Almost all of the participants let me know that they’d like to attend future Death Cafes, which is a good sign. Words/phrases used to describe the event based on evaluations were “awesome,” “informative,” “a learning experience,” “different,” “exciting,” “fun,” “enlightening,” “delightful,” “entertaining,” and “cozy.”
|Information on telling the bees (honey not pictured.)|
I was extremely lucky that things came together as smoothly as they did for this cafe and that we were able to offer it entirely free for participants instead of having to ask for a suggested donation. In the future that will most likely change since we all know that teachers aren’t independently wealthy and this is a non-profit venture. I reached out through email, Facebook, and snail mail to at least three dozen local businesses, health care facilities, and area hospices to invite them and let them know how valuable this type of discussion is for the community. I also sent sponsorship information with those invitations. One of the local funeral directors suggested that we could hold a future event at one of their facilities, which I thought was a great idea. Hopefully as time goes on we’ll receive more support from the community. Things like this take time to get used to, especially in this area.
As far as “buy your own food” venues, Danville doesn’t have much in the way of coffee shops that are open on weekends or afternoons, unfortunately.

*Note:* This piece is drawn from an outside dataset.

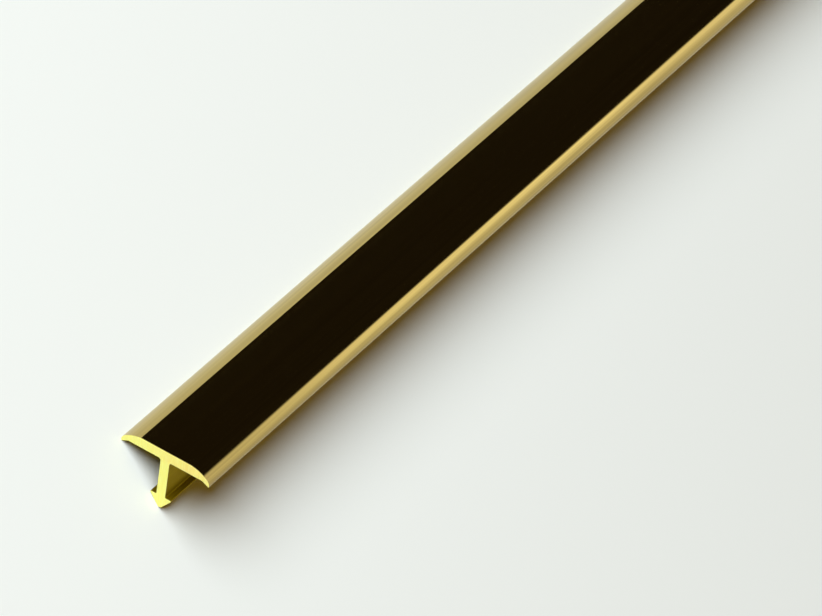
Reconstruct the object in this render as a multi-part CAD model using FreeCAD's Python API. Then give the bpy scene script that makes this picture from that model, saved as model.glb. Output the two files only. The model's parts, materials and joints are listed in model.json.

A potluck type of event is also something to keep in mind to keep costs down.
One of my friends graciously donated cupcakes and my boyfriend provided the bottled water and he and my co-facilitator helped with the planning and set-up. I made skull-shaped sugar cubes, took care of the publicity and organization, and contributed the tea. Jessyca of Jessyca Reynolds Custom Cakes (whom I’ve known since my angsty, heavy metal teenage years) was kind enough to provide the gorgeous skull cake shown above. (The skull was red velvet inside and the base was vanilla. It almost hurt to slice it!) Of course the dishes, silverware, coffee urn, and floral decorations were courtesy of the venue.
I overheard laughter coming from both groups throughout the two hours and I don’t think anyone walked away from the event thinking that it was morbid or depressing. People actually seemed relieved to have an outlet where they could talk about these things without the taboos that normally surround death conversations. (And that’s really the whole point of Death Cafe, right?)